D. Warranty, defects, and blame-shifting

Developers may deny warranty claims by alleging owner modifications caused the defect. This becomes a technical dispute:

  • Was the defect pre-existing or workmanship-related?
  • Did the alteration affect waterproofing/structural systems?
  • Was the modification approved and properly engineered?

Documentation (approved plans, inspection reports) matters greatly in these disputes.

E. Construction bonds and “forfeiture” disputes

Owners frequently contest:

  • Forfeiture without proof of damage
  • Unclear standards for refund
  • Delays in refund release Best practice is to demand itemized accounting and basis for deductions, consistent with written rules.

8) Enforcement realities: developer control vs HOA control over time

In many subdivisions:

  • Early years: developer (or its appointed manager) enforces rules
  • Later: HOA transitions into full governance and enforcement

Problems arise in transition when:

  • Rules are inconsistently applied
  • Developer approvals conflict with HOA standards
  • Records of approvals are incomplete Owners should treat written approvals (with stamped plans and official signatories) as critical.

9) Challenging or defending against restrictions and penalties

Owners typically rely on one or more of these arguments:

A. No binding basis

  • The “rule” was never in the contract, recorded restrictions, or duly adopted HOA rules
  • The owner never received the rule and it was not properly promulgated

B. Unreasonableness / against public policy

  • Rule is arbitrary (e.g., prohibits any improvement without a rational basis)
  • Rule conflicts with building code compliance or accessibility needs Note: “I don’t like it” is weak; “it’s arbitrary and not tied to safety/value/community purpose” is stronger.

C. Selective enforcement / discrimination

  • Similar violations were tolerated or approved for others This can support defenses like waiver, estoppel, or bad faith enforcement—depending on evidence.

D. Due process failures (HOA)

  • Fines imposed without notice and hearing
  • No clear schedule of penalties
  • No proper authority/body imposed the sanction

E. Good-faith compliance and substantial performance

  • Owner attempted to comply; disputes are minor, technical, or curable This can help negotiate reductions and can matter in court’s equitable balancing (especially for injunctions).

10) Remedies and dispute forums (Philippine setting)

Depending on the nature of the dispute:

A. Internal HOA processes

  • Appeal to the architectural committee/board
  • Request variance/exemption (especially for corner lots, irregular lots, PWD accessibility, structural necessity)

B. Administrative remedies (housing regulation context)

Disputes involving subdivision/condo project obligations, buyer protection issues, and certain developer-related violations may fall within the adjudicatory sphere of housing regulators such as Department of Human Settlements and Urban Development (which absorbed the former Housing and Land Use Regulatory Board functions). Typical matters include delays, documentation, and project compliance issues.

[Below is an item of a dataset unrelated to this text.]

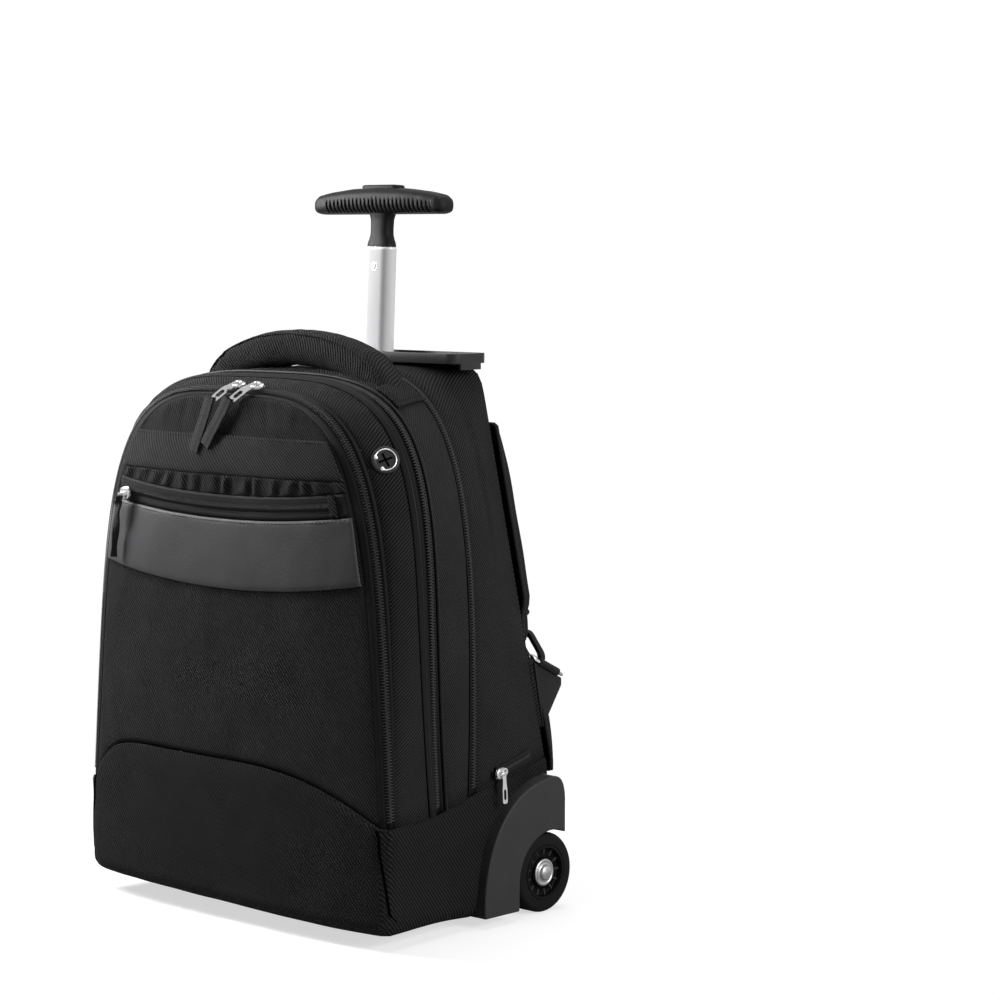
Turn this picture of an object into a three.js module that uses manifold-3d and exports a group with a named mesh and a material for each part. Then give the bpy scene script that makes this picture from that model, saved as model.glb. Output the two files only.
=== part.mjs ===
// A wheeled backpack: a soft zipped bag on two wheels, with a telescopic pull handle,
// a padded grab handle, back pads and shoulder straps clipped down against the back.
// Millimetres, +Z up, the front faces -Y and +X is the right-hand side seen from the front.

import * as THREE from 'three';
import { mergeVertices } from 'three/addons/utils/BufferGeometryUtils.js';
import Module from 'manifold-3d';

const wasm = await Module();
wasm.setup();

// Overall sizes of the bag
const bagHeight = 450;
const bagWidth = 350;
const bagDepth = 196;
const backPlane = 28;
const groundClearance = 9;
const bottomRounding = 11;
const frontBulge = 9;
const frontArchRise = 35;

// Cloth, seams and clearances
const clothWall = 2;
const baseWall = 3;
const seamGap = 0.3;
const baseSeamGap = 0.9;
const mitre = 1.2;
const skinWall = 1.2;
const leatherWall = 1.4;

// Zips and piping
const frontTapeWidth = 8;
const middleTapeWidth = 7;
const rearTapeWidth = 6;
const coilHeight = 1.3;
const gussetPuff = 2.2;
const sidePuff = 4;
const middleZipSink = 1.4;
const pipingRadius = 1.4;
const pipingProud = 0.4;

// Top plate
const plateThickness = 8;
const plateHalfLength = 106;
const plateFront = -22;
const plateBack = 20;
const plateCorner = 9;
const plateLipDrop = 5;
const plateLipWidth = 3.4;
const plateRecessDepth = 2;
const plateRecessHalfLength = 84;
const plateRecessHalfWidth = 16;

// Telescopic pole: a fixed tube in the bag, a middle stage and the tube that carries the grip
const poleLean = THREE.MathUtils.degToRad(2.7);
const poleWidth = 28;
const poleThickness = 16;
const tubeWall = 1.2;
const tubeGap = 0.6;
const poleRise = 85;
const poleTop = bagHeight + poleRise;
const innerTubeLength = 370;
const stageFoot = 44;
const plateHoleGap = 0.8;
const tubeSides = 4;

// Grip
const gripHalfLength = 77;
const gripHeight = 23;
const gripHalfDepth = 13;
const gripRise = 27;
const gripUnderside = poleTop + gripRise;
const neckWidth = 20;
const neckThickness = 13;
const buttonHalfLength = 22;
const buttonHalfWidth = 6.5;
const buttonTravel = 3;
const buttonProud = 3.4;
const buttonGap = 0.5;
const rivetRadius = 2.6;
const rivetDrop = 16;
const rivetProud = 0.3;

// Wheels and their housings
const wheelRadius = 32.5;
const wheelWidth = 20;
const wheelMiddle = 158;
const axleBack = 20;
const coreRadius = 19.7;
const coreWidth = 15;
const coreBore = 4.7;
const hubRadius = 11;
const capRadius = 6;
const axleRadius = 4.2;
const runningGap = 0.4;
const slotCount = 12;
const slotWidth = 3.6;
const slotDepth = 5;
const housingOuter = 175;
const housingInner = 139;
const housingWall = 6.5;
const housingFloor = 8;
const housingTop = 111.5;
const housingFront = -58.5;
const housingBack = 36.7;
const wheelArchRadius = 38;
const wheelArchHeight = 30;

// Grab handle on the top
const handlePlace = -86;
const handleReach = 104;
const handleWidth = 31;
const handleThickness = 23;
const handleRise = 19;
const handleTop = bagHeight + handleRise;

// Front foot under the base
const footHalfLength = 100;
const footWidth = 16;
const footPlace = -112;

// Back pads and shoulder straps
const padThickness = 18;
const padEdge = 4;
const padInner = 14;
const padInset = 7;
const padNotch = 22;
const padNotchReach = 18;
const padClear = 2.5;
const padBottom = housingTop + padClear;
const padTop = bagHeight * 0.871;
const strapWidth = 58;
const strapThickness = 11;
const strapRest = 0.6;
const strapTop = bagHeight * 0.9533;
const strapBottom = bagHeight * 0.591;
const webbingWidth = 25;
const webbingWall = 1.6;
const lockWidth = 36;
const lockHeight = 22;
const lockThickness = 4.4;
const lockBar = 3.6;
const hookLength = 42;
const hookThickness = 5;
const ringWire = 1.6;
const ringReach = 18;
const tabWall = 2.2;

// Small fittings
const portRadius = 11;
const portDepth = 3;
const portSlotWidth = 1.6;
const sliderLength = 13;
const sliderWidth = 9;
const sliderHeight = 5;
const sliderBody = 3;
const metalPullLength = 24;
const pullLength = 44;
const pullWidth = 9;
const pullWall = 1.6;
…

C. Barangay conciliation (Katarungang Pambarangay) and courts

Neighbor-to-neighbor nuisance conflicts, some HOA disputes, and many civil claims often route through barangay conciliation requirements before court (with notable exceptions). Court actions commonly sought:

  • Injunction (stop construction / remove violation)
  • Damages and attorney’s fees (if allowed)
  • Declaratory relief on validity of restrictions (in appropriate cases)

D. Local government building officials

If a modification is illegal under code or permit rules, the building official’s enforcement process becomes central (stop-work, compliance orders).


11) Special considerations: condominiums vs landed subdivisions

Condominium units

  • Owners generally control only the interior space as defined; exterior walls, structural components, and many utility lines are common areas or governed systems.
  • Renovations that affect waterproofing, façade, balconies, window lines, or building systems are heavily restricted.
  • Penalties can be strict because one unit’s work can damage multiple units.

Landed house-and-lot subdivisions

  • Owners have more physical control, but restrictions focus on uniformity, building lines, and community character.
  • Encroachments into easements or setbacks are high-risk and can trigger both HOA and government action.

12) Practical compliance map for owners planning renovations

  1. Identify what binds your property: contract clauses, title annotations, HOA rules, and LGU requirements
  2. Secure written approvals (not verbal) and keep stamped plans and receipts
  3. Ensure professional plans are compliant with code and local ordinances
  4. Secure building permits when required
  5. Follow construction rules to protect your bond and avoid community sanctions
  6. After completion, request final inspection and written clearance

13) Key takeaways

  • Developer/HOA restrictions are primarily enforced through contracts, recorded restrictions, HOA governance, and permit law.
  • Penalties typically include fines, bond forfeiture, suspension of privileges, and court injunctions, while government can impose stop-work and demolition for code violations.
  • “Withholding title” is often used as leverage in practice, but its legality depends on contract structure, regulatory obligations, and reasonableness; enforcement more commonly succeeds through restriction compliance actions rather than indefinite refusal to transfer.
  • The strongest owner defenses usually involve lack of binding basis, unreasonableness, selective enforcement, and due process failures (especially for HOA penalties).

Disclaimer: This content is not legal advice and may involve AI assistance. Information may be inaccurate.